MAEVE HIGGINS: (Singing) Oh, baby, I love it - name every day. Yeah, yeah. I want to tell you I love (speaking) a lovely name for a lovely new person - Baby. Two different Instagram influencers have named their child Baby, and it has torn their influenceship (ph) apart. Sasha Benz and Jessica Hart both claimed the name Baby for their baby. Hart says she chose the name because of "Dirty Dancing" and plans to raise Baby exclusively in round rooms, so nobody can put Baby in a corner. Benz named her baby Baybi years ago, though she spells it B-A-Y-B-I. It is pronounced baby. Benz is reportedly outraged that Hart copied her baby Baybi's name for her baby Baby. As an influencer, the last thing she would ever want to do is to influence somebody.

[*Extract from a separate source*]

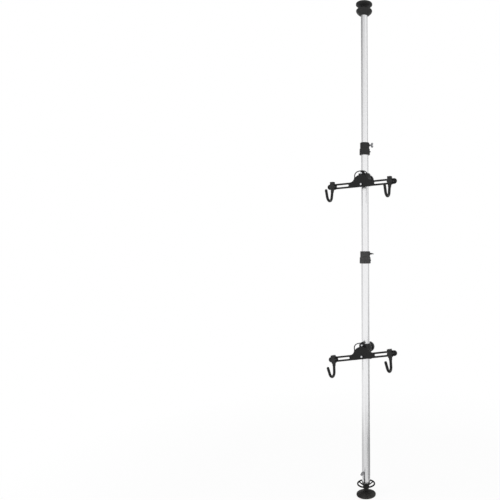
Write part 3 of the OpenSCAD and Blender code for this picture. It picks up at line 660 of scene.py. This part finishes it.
# Copies of CAD nodes with their flat faces made whole and their sharp edges rounded a little
crispSettings = {
    "flatAngle": 0.5, "edgeAngle": 40, "segments": 2, "creaseAngle": 50,
    # Width of the rounding by the end of the node's name; the longest match holds
    "edges": {
        "arm": 0.0004, "clamp": 0.0006, "block": 0.0005, "clamp_knob": 0.0005, "knob": 0.0005,
        "pivot_nut": 0.0002, "collar": 0.0005, "handwheel": 0.0005, "lock_lever": 0.0004,
    },
}


def edgeWidthOf(nodeName, edges):
    matches = [key for key in edges if nodeName.endswith(key)]
    return edges[max(matches, key=len)] if matches else None


def makeCrispCopy(nodeName, body, crisp):
    shape = bmesh.new()
    shape.from_mesh(nodes[nodeName].data)
    bmesh.ops.remove_doubles(shape, verts=shape.verts, dist=mergeDistance)
    bmesh.ops.dissolve_limit(
        shape, angle_limit=math.radians(crisp["flatAngle"]), verts=shape.verts, edges=shape.edges,
        delimit={"NORMAL"})
    limit = math.radians(crisp["edgeAngle"])
    sharp = [edge for edge in shape.edges if len(edge.link_faces) == 2 and edge.calc_face_angle(0) > limit]
    bmesh.ops.bevel(
        shape, geom=sharp, offset=edgeWidthOf(nodeName, crisp["edges"]), affect="EDGES",
        segments=crisp["segments"], profile=0.5, material=-1, clamp_overlap=True)
    piece = addPiece(nodeName + "_crisp", shape, body, nodeName, crisp["creaseAngle"])
    flats = piece.modifiers.new("flatShading", "WEIGHTED_NORMAL")
    flats.keep_sharp = True


for body, members in frame["record"]["behaviour"]["bodies"].items():
    for nodeName in members:
        if edgeWidthOf(nodeName, crispSettings["edges"]):
            makeCrispCopy(nodeName, body, crispSettings)
print("crisp copies made")


# Studio: white surround, pale floor, three large soft lamps, and grey cards that only reflections see
studioSettings = {
    "fillLevel": 0.6,
    "floor": {"size": 16, "colour": grey(0.92), "roughness": 0.9, "glow": 0.88, "clearEdge": (1.6, 1.2)},
    "lamps": {
        "keyLamp": {"place": (-2.2, -3.4, 3.2), "aim": (0, 0, 1.3), "size": 3.5, "power": 65},
        "sideLamp": {"place": (3.6, -1.6, 2.2), "aim": (0, 0, 1.3), "size": 3.0, "power": 35},
        "rimLamp": {"place": (0.6, 3.4, 3.0), "aim": (0, 0, 1.3), "size": 3.0, "power": 40},
    },
    # A card's bearing is measured round the pole from the camera; its levels are its greys below and above
    "standingCards": {
        "leftCard": {
            "bearing": -100, "distance": 1.3, "width": 1.3, "low": -0.5, "high": 4.4, "levels": (1.0, 0.03)},
        "leftTopCard": {
            "bearing": -60, "distance": 1.5, "width": 1.3, "low": 2.0, "high": 4.6, "levels": (1.0, 0.0)},
        "rightCard": {
            "bearing": 108, "distance": 1.1, "width": 1.4, "low": -0.2, "high": 1.0, "levels": (0.22, 0.66)},
        "rightTopCard": {
            "bearing": 115, "distance": 1.1, "width": 1.3, "low": 1.0, "high": 4.4, "levels": (0.68, 0.5)},
        "frontTopCard": {
            "bearing": 5, "distance": 3.0, "width": 4.6, "low": 2.4, "high": 6.0, "levels": (1.0, 0.45)},
    },
    "lyingHeight": 0.003,
    "lyingCards": {
        "leftFloorCard": {"bearing": -105, "near": 0.2, "far": 1.25, "width": 1.3, "level": 0.6},
        "rightFloorCard": {"bearing": 98, "near": 0.15, "far": 1.05, "width": 1.6, "level": 0.33},
        "frontFloorCard": {"bearing": 0, "near": 0.15, "far": 1.6, "width": 1.1, "level": 0.74},
    },
}


def makeSurround(fillLevel):
    world = bpy.data.worlds.new("whiteSurround")
    bpy.context.scene.world = world
    world.use_nodes = True
    surround = NodeTree(world.node_tree)
    lighting = surround.add("ShaderNodeBackground", {}, {"Color": grey(1), "Strength": fillLevel})
    seen = surround.add("ShaderNodeBackground", {}, {"Color": grey(1), "Strength": 1})
    surround.show(surround.whiteToCamera(lighting, seen), "World Output")


def makeSheet(width, length):
    shape = bmesh.new()
    bmesh.ops.create_grid(shape, x_segments=1, y_segments=1, size=0.5)
    bmesh.ops.scale(shape, vec=(width, length, 1), verts=shape.verts)
    return shape


def makeFloor(ground):
    # Lit and shaded by the lamps near the rack, and clearing to white further out
    floor = linkObject("studioFloor", makeSheet(ground["size"], ground["size"]))
    shader = Shader("paleFloor", Roughness=ground["roughness"], Base_Color=ground["colour"])
    radius = shader.add("ShaderNodeVectorMath", {"operation": "LENGTH"}, {0: shader.place()}, "Value")
    share = ground["glow"] + radius.above(*ground["clearEdge"]) * (1 - ground["glow"])
    lit = Value(shader, shader.surface.outputs[0])
    glow = shader.add("ShaderNodeEmission", {}, {"Color": grey(1), "Strength": 1})
    seen = shader.add("ShaderNodeMixShader", {}, {0: share, 1: lit, 2: glow})
    shader.show(shader.whiteToCamera(lit, seen), "Material Output")
    floor.data.materials.append(shader.material)


def makeLamp(name, lamp):
    data = bpy.data.lights.new(name, "AREA")
    data.size = lamp["size"]
    data.energy = lamp["power"]
    light = bpy.data.objects.new(name, data)
    light.location = lamp["place"]
    light.visible_glossy = False
    aim = Vector(lamp["aim"]) - Vector(lamp["place"])
    light.rotation_euler = aim.to_track_quat("-Z", "Y").to_euler()
    bpy.context.scene.collection.objects.link(light)


def addCard(name, shape, bearing, shader, colour):
    turnShape(shape, cameraSettings["azimuth"] + bearing, "Z")
    card = linkObject(name, shape)
    shader.show(shader.add("ShaderNodeEmission", {}, {"Color": colour}), "Material Output")
    card.data.materials.append(shader.material)
    for ray in ("camera", "diffuse", "transmission", "volume_scatter", "shadow"):
        setattr(card, "visible_" + ray, False)


def makeStandingCard(name, card):
    height = card["high"] - card["low"]
    shape = makeSheet(card["width"], height)
    turnShape(shape, 90, "X")
    bmesh.ops.translate(shape, verts=shape.verts, vec=(0, -card["distance"], card["low"] + height / 2))
    shader = Shader(name + "Grey")
    rise = (shader.coordinate("Z") - card["low"]) / height
    lowLevel, highLevel = card["levels"]
    addCard(name, shape, card["bearing"], shader, shader.mix(rise, grey(lowLevel), grey(highLevel)))


def makeLyingCard(name, card, height):
    length = card["far"] - card["near"]
    shape = makeSheet(card["width"], length)
    bmesh.ops.translate(shape, verts=shape.verts, vec=(0, -card["near"] - length / 2, height))
    addCard(name, shape, card["bearing"], Shader(name + "Grey"), grey(card["level"]))


makeSurround(studioSettings["fillLevel"])
makeFloor(studioSettings["floor"])
for name, lamp in studioSettings["lamps"].items():
    makeLamp(name, lamp)
for name, card in studioSettings["standingCards"].items():
    makeStandingCard(name, card)
for name, card in studioSettings["lyingCards"].items():
    makeLyingCard(name, card, studioSettings["lyingHeight"])
print("studio set")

It is not yet clear if either mother will change Baby's name as Baby grows to a more mature name - for example, Old Baby. We'll see.

KIM BOOSTER: (Laughter).

SAGAL: So here are your stories, each of which involve two people fighting over one thing. Was it from Joel Kim Booster, two graffiti artists arguing that they were the ones who tagged their school King Steez? Was it from Amy Dickinson, the two great authors J.R.R. Tolkien and C.S. Lewis arguing over which of them could use the character Tinkle the Pixie? Or from Maeve Higgins, two well-known influencers who each claim the idea to name their baby Baby? Which of these is the real story of a rivalry we found in the week's news?

ERIC: I'm going to have to go with the graffiti story.

SAGAL: You're really - you're going to go with Joel's story of the graffiti of the one kid painting King Steez, the other kid coming over, painting it over, making it all clean and then doing King Steez, and then the first kid coming back and saying, I'm not going to have that, painting it over again and tagging it King Steez. That's your choice?

ERIC: Yeah, my wife's probably going to kill me.

SAGAL: All right. Even though your wife is going to kill you, I understand that your choice is Joel's story. Well, we spoke to someone who is familiar with the real story.

LINDSEY WEBER: So there are two Australian influencers, and they're in a feud after both of them named their babies Baby.

SAGAL: So that was Lindsey Weber from the podcast Who? Weekly. Unfortunately, as you heard, you did not get the question right. Disappointing your wife, no doubt. But you did win a point for Joel for his convincing lie.

ERIC: It's all right. I just couldn't imagine that somebody was going to name their baby Baby, but...

SAGAL: Totally understand.

ERIC: All right, well, thanks for letting me play.

SAGAL: Thank you for playing. Take care.